> [Task details]
Give all of the lines again, with nothing added or dropped.

> [Provided data]
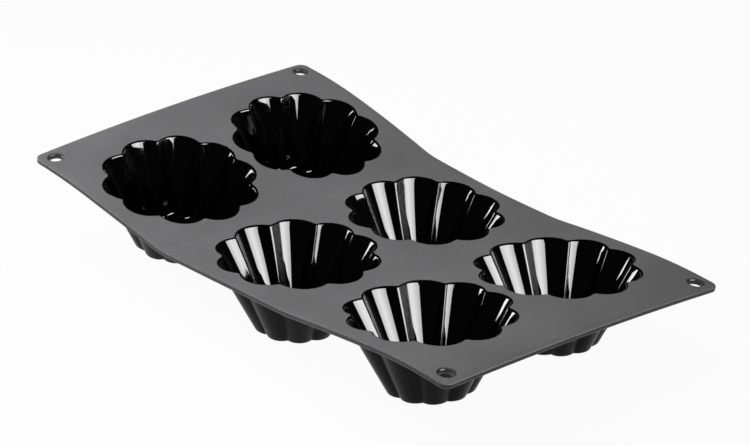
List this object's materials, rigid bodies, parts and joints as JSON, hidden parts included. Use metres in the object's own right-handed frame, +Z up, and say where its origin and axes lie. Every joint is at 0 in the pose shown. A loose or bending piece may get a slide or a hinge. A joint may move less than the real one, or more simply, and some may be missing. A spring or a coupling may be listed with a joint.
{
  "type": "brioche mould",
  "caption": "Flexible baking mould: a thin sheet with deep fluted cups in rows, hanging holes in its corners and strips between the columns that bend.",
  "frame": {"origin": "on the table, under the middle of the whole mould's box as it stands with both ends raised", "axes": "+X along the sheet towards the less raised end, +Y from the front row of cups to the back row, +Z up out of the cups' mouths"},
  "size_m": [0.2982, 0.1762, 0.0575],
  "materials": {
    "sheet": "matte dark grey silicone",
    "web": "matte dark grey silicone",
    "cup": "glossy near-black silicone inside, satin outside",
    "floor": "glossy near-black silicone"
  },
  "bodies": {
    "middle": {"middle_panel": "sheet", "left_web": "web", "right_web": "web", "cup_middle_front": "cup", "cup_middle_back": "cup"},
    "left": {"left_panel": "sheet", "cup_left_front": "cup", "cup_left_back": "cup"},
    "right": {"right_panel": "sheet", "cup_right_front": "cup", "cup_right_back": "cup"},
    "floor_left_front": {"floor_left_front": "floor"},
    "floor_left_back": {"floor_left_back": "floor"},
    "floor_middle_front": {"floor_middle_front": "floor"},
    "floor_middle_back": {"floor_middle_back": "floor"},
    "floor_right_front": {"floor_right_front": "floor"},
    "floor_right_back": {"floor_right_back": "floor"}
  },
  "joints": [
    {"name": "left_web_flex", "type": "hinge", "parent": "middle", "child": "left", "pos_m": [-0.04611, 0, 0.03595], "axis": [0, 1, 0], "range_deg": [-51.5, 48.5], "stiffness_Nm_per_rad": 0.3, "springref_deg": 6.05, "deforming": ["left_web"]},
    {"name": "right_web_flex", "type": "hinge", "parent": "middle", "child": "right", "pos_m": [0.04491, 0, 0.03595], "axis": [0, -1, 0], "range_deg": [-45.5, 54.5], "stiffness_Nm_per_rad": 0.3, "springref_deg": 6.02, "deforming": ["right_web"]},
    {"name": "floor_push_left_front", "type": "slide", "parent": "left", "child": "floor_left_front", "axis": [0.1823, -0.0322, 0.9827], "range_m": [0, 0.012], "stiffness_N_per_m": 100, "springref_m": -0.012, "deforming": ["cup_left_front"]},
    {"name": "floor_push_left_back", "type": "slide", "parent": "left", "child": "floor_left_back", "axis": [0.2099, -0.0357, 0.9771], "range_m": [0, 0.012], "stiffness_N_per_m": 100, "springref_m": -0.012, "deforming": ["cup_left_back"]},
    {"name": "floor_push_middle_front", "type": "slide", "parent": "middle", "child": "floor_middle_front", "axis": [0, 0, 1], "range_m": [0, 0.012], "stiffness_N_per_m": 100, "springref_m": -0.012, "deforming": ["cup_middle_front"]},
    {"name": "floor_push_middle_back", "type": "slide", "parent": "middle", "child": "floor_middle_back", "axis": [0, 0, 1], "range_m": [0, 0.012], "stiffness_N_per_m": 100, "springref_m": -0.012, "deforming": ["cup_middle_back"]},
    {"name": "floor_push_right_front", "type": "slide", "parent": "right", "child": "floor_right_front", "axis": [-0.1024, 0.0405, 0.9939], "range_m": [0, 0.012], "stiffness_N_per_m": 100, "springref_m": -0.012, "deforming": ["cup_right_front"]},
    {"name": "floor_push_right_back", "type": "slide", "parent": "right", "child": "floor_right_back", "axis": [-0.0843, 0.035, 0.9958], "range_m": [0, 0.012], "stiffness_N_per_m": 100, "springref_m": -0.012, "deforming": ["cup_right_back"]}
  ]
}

> [Solution for this problem]
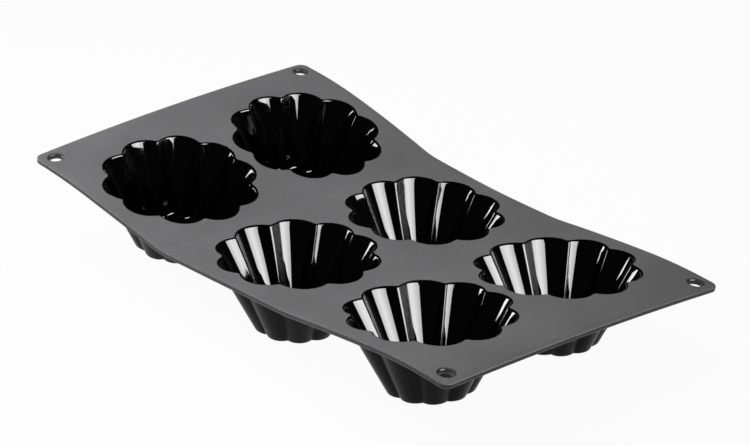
List this object's materials, rigid bodies, parts and joints as JSON, hidden parts included. Use metres in the object's own right-handed frame, +Z up, and say where its origin and axes lie. Every joint is at 0 in the pose shown. A loose or bending piece may get a slide or a hinge. A joint may move less than the real one, or more simply, and some may be missing. A spring or a coupling may be listed with a joint.
{
  "type": "brioche mould",
  "caption": "Flexible baking mould: a thin sheet with deep fluted cups in rows, hanging holes in its corners and strips between the columns that bend.",
  "frame": {"origin": "on the table, under the middle of the whole mould's box as it stands with both ends raised", "axes": "+X along the sheet towards the less raised end, +Y from the front row of cups to the back row, +Z up out of the cups' mouths"},
  "size_m": [0.2982, 0.1762, 0.0575],
  "materials": {
    "sheet": "matte dark grey silicone",
    "web": "matte dark grey silicone",
    "cup": "glossy near-black silicone inside, satin outside",
    "floor": "glossy near-black silicone"
  },
  "bodies": {
    "middle": {"middle_panel": "sheet", "left_web": "web", "right_web": "web", "cup_middle_front": "cup", "cup_middle_back": "cup"},
    "left": {"left_panel": "sheet", "cup_left_front": "cup", "cup_left_back": "cup"},
    "right": {"right_panel": "sheet", "cup_right_front": "cup", "cup_right_back": "cup"},
    "floor_left_front": {"floor_left_front": "floor"},
    "floor_left_back": {"floor_left_back": "floor"},
    "floor_middle_front": {"floor_middle_front": "floor"},
    "floor_middle_back": {"floor_middle_back": "floor"},
    "floor_right_front": {"floor_right_front": "floor"},
    "floor_right_back": {"floor_right_back": "floor"}
  },
  "joints": [
    {"name": "left_web_flex", "type": "hinge", "parent": "middle", "child": "left", "pos_m": [-0.04611, 0, 0.03595], "axis": [0, 1, 0], "range_deg": [-51.5, 48.5], "stiffness_Nm_per_rad": 0.3, "springref_deg": 6.05, "deforming": ["left_web"]},
    {"name": "right_web_flex", "type": "hinge", "parent": "middle", "child": "right", "pos_m": [0.04491, 0, 0.03595], "axis": [0, -1, 0], "range_deg": [-45.5, 54.5], "stiffness_Nm_per_rad": 0.3, "springref_deg": 6.02, "deforming": ["right_web"]},
    {"name": "floor_push_left_front", "type": "slide", "parent": "left", "child": "floor_left_front", "axis": [0.1823, -0.0322, 0.9827], "range_m": [0, 0.012], "stiffness_N_per_m": 100, "springref_m": -0.012, "deforming": ["cup_left_front"]},
    {"name": "floor_push_left_back", "type": "slide", "parent": "left", "child": "floor_left_back", "axis": [0.2099, -0.0357, 0.9771], "range_m": [0, 0.012], "stiffness_N_per_m": 100, "springref_m": -0.012, "deforming": ["cup_left_back"]},
    {"name": "floor_push_middle_front", "type": "slide", "parent": "middle", "child": "floor_middle_front", "axis": [0, 0, 1], "range_m": [0, 0.012], "stiffness_N_per_m": 100, "springref_m": -0.012, "deforming": ["cup_middle_front"]},
    {"name": "floor_push_middle_back", "type": "slide", "parent": "middle", "child": "floor_middle_back", "axis": [0, 0, 1], "range_m": [0, 0.012], "stiffness_N_per_m": 100, "springref_m": -0.012, "deforming": ["cup_middle_back"]},
    {"name": "floor_push_right_front", "type": "slide", "parent": "right", "child": "floor_right_front", "axis": [-0.1024, 0.0405, 0.9939], "range_m": [0, 0.012], "stiffness_N_per_m": 100, "springref_m": -0.012, "deforming": ["cup_right_front"]},
    {"name": "floor_push_right_back", "type": "slide", "parent": "right", "child": "floor_right_back", "axis": [-0.0843, 0.035, 0.9958], "range_m": [0, 0.012], "stiffness_N_per_m": 100, "springref_m": -0.012, "deforming": ["cup_right_back"]}
  ]
}